Vier Tage Comics, Gespräche und Entdeckungen
Bisher hatte Jul Gordon viele ihrer Arbeiten selbst oder bei kleineren Verlagen veröffentlicht. "Der Frischkäse" ist nun erstmals bei einem größeren Publisher erschienen, bei Edition Moderne aus der Schweiz in Zusammenarbeit mit Colorama aus Berlin: "Das ist ein positives Gefühl." Beim Comicfestival freut sich die Zeichnerin auf viele Begegnungen und Ausstellungen, am meisten aber auf die mit Anke Feuchtenberger, bei der sie von 2003 bis 2008 studiert hatte.

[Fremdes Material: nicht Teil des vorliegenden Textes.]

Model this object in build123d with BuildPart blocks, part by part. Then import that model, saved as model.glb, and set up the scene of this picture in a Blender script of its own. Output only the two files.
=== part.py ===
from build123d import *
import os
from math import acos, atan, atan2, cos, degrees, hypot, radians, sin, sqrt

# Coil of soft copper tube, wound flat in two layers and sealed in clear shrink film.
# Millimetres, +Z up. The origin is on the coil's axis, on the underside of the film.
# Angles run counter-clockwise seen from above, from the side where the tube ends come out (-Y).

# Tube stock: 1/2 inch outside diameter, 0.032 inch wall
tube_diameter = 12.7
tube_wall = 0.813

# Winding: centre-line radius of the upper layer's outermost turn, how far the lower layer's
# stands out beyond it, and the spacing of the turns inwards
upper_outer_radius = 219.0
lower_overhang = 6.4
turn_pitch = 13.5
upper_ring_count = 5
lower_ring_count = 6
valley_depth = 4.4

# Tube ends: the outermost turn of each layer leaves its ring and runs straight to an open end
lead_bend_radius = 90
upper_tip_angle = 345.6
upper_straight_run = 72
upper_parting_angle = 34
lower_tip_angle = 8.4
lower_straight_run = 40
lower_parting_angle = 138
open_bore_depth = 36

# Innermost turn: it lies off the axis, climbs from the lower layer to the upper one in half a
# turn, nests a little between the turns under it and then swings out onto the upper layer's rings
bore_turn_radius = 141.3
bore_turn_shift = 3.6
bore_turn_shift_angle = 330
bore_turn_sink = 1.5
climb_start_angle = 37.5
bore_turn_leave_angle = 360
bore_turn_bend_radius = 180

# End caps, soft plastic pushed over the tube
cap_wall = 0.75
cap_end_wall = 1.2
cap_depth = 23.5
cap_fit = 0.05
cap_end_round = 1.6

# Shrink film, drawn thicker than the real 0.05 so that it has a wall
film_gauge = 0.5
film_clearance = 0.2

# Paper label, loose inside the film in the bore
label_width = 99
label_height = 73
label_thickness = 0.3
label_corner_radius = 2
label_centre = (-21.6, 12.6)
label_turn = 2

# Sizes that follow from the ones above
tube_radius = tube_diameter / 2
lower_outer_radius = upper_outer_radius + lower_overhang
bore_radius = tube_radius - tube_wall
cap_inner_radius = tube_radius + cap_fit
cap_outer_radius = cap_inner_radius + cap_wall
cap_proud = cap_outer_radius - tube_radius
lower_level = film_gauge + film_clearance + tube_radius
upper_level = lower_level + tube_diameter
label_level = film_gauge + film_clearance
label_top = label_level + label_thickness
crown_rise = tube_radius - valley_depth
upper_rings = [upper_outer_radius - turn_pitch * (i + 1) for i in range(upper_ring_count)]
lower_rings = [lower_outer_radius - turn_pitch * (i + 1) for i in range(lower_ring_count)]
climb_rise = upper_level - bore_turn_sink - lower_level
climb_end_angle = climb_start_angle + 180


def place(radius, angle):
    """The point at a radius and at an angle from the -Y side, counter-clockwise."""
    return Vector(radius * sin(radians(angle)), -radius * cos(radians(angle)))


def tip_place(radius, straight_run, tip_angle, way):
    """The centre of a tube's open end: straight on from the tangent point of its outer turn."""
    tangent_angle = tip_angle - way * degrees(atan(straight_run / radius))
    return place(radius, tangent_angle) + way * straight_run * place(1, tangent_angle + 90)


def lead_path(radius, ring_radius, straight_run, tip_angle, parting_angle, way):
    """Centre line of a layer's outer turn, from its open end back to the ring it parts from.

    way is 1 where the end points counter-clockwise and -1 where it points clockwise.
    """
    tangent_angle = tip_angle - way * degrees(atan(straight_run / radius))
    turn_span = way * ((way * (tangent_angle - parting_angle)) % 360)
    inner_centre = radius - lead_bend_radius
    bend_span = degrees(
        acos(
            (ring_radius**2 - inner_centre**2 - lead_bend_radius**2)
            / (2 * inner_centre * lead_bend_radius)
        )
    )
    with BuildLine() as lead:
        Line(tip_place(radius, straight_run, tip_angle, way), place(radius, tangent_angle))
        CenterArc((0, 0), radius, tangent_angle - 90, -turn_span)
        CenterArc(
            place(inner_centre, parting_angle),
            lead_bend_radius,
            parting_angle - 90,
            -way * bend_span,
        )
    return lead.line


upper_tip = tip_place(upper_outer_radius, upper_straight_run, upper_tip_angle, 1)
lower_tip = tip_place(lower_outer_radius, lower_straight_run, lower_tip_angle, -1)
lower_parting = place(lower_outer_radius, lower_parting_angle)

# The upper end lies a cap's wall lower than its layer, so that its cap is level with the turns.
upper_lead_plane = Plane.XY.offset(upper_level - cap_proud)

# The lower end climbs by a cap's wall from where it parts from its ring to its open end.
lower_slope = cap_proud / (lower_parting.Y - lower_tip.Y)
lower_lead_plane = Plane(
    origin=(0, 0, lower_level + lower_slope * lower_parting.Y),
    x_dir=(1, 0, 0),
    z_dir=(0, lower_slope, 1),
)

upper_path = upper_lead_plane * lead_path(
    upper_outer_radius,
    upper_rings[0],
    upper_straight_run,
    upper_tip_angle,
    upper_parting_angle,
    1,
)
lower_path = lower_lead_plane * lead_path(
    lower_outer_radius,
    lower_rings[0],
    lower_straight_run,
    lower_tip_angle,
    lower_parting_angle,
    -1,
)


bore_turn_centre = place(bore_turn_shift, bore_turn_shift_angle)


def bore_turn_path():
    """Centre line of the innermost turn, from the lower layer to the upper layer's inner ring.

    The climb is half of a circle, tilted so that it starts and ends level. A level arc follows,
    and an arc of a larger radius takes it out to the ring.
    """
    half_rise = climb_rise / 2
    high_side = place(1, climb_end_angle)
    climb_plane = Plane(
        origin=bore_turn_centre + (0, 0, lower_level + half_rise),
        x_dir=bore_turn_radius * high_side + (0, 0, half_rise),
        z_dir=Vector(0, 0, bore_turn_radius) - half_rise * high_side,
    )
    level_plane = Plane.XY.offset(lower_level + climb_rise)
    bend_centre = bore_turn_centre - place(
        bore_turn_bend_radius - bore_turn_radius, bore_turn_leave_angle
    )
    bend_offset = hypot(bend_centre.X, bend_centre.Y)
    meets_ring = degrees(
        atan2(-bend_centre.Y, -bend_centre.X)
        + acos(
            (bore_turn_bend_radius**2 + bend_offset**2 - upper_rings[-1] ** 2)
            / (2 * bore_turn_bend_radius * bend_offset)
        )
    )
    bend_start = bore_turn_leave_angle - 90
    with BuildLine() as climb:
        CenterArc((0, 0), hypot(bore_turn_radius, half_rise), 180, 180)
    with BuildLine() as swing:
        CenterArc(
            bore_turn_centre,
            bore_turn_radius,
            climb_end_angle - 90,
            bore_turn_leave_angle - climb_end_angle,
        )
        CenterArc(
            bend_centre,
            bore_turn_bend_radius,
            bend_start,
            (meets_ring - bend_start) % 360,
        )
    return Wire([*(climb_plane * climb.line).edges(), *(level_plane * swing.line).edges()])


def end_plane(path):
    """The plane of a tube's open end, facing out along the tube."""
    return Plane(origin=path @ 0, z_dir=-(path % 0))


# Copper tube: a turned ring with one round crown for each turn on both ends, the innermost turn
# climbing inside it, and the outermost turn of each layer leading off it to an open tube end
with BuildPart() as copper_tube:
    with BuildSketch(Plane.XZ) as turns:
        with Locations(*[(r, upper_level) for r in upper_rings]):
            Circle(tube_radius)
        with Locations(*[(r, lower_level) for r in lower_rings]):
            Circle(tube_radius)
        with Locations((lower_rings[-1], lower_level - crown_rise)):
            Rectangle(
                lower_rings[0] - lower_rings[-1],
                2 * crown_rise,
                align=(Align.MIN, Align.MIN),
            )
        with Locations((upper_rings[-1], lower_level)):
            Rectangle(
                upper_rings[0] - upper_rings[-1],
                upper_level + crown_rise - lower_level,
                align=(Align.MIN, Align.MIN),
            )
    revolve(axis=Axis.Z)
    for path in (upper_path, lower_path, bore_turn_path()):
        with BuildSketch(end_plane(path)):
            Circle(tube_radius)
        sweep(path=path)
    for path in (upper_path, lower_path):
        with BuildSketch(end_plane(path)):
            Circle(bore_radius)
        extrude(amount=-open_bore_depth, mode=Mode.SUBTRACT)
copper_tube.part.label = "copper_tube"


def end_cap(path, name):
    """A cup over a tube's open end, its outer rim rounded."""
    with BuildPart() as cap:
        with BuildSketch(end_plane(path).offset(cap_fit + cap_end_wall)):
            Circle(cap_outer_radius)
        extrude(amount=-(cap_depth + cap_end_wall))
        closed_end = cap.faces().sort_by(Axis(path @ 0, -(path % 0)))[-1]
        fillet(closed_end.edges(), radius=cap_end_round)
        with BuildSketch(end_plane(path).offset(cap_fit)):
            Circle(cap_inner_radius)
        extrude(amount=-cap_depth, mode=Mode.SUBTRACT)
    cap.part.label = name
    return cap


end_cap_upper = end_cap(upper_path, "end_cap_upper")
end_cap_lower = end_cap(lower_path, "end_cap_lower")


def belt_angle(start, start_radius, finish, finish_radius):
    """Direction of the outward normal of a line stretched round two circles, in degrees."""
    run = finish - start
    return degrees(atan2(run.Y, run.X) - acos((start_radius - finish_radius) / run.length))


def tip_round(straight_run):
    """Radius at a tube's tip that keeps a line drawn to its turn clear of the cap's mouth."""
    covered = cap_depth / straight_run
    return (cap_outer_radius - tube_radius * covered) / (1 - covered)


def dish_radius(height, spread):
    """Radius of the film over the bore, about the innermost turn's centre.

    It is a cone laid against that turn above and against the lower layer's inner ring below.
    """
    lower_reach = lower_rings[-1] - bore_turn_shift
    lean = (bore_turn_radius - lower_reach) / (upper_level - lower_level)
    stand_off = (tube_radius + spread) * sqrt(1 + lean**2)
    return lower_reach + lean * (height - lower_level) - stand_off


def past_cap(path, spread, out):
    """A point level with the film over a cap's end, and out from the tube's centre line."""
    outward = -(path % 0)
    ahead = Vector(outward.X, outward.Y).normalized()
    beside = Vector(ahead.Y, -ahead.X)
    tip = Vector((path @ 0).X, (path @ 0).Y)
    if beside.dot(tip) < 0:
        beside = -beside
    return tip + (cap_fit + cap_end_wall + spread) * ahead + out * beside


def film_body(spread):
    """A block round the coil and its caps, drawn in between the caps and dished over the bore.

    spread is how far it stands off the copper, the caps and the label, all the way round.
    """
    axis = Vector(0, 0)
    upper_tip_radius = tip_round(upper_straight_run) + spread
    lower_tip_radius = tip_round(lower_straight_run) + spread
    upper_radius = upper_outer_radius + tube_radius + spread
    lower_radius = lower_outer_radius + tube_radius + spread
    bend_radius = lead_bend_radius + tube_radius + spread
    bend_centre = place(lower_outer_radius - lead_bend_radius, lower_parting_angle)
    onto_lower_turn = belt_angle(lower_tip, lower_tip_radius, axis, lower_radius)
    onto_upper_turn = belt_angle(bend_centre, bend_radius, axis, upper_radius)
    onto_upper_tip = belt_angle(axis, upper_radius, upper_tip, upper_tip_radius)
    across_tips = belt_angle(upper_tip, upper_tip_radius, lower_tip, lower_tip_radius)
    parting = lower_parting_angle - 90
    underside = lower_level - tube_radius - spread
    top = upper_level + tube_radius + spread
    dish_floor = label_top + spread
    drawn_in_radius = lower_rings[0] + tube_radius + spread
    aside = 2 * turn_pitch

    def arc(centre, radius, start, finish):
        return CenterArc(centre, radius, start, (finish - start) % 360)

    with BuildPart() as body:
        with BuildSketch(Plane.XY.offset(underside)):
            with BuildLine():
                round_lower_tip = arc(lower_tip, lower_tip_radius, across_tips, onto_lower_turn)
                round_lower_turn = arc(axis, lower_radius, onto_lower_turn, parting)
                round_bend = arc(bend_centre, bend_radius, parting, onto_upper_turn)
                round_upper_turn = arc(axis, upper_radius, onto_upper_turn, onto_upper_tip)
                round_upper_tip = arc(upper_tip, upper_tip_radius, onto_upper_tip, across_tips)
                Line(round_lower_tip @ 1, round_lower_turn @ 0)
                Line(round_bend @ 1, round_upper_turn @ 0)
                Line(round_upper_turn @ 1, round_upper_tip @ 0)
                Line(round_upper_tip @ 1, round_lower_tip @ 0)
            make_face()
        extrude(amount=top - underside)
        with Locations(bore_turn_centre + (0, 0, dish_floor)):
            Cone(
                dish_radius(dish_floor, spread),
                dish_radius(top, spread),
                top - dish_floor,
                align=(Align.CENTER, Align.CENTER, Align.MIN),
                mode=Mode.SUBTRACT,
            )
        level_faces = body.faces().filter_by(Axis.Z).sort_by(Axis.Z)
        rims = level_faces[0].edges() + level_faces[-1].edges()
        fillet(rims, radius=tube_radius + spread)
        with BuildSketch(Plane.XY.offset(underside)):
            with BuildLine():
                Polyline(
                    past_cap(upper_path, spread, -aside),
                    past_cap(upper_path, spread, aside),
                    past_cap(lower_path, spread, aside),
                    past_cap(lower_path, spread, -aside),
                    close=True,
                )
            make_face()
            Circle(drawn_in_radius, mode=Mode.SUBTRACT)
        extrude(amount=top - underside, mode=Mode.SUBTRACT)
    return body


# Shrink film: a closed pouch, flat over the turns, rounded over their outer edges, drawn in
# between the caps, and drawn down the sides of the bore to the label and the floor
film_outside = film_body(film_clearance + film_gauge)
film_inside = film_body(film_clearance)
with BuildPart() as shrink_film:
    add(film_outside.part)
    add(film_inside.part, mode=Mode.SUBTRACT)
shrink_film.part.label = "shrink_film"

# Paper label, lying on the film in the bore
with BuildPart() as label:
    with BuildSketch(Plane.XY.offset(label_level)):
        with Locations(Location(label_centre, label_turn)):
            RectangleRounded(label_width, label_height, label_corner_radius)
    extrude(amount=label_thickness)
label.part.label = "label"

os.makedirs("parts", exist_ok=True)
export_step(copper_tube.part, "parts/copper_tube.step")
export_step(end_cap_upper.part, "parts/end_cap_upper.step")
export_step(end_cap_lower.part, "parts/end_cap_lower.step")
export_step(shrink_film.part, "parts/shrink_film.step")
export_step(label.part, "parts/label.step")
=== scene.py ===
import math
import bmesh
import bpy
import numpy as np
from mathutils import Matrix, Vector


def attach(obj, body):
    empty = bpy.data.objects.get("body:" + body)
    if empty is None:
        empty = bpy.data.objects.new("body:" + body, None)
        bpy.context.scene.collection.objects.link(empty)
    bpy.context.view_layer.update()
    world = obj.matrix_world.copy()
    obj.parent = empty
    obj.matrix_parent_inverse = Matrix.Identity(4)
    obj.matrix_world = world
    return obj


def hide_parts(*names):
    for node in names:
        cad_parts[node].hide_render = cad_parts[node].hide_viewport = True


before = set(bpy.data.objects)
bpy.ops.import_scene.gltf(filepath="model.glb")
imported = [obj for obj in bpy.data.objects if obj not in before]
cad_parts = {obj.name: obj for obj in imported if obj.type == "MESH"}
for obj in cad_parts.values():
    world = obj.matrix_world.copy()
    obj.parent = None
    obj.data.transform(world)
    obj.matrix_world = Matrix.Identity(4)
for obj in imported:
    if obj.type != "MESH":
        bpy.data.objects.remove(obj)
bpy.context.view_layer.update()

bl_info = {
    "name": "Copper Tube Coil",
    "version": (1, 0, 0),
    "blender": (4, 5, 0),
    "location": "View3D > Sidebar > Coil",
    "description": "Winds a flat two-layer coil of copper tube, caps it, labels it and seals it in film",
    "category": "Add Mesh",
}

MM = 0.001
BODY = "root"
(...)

Neben Ausstellungen bietet das Festival in diesem Jahr auch wieder Führungen, Workshops, Signierstunden, Talks und Lesungen an - auch von Jul Gordon am Sonntag. Vier volle Tage für Comic- und Graphic Novel-Fans. Vier Tage, bei denen Stift, Papier und Tusche ganz neue Welten entstehen lassen.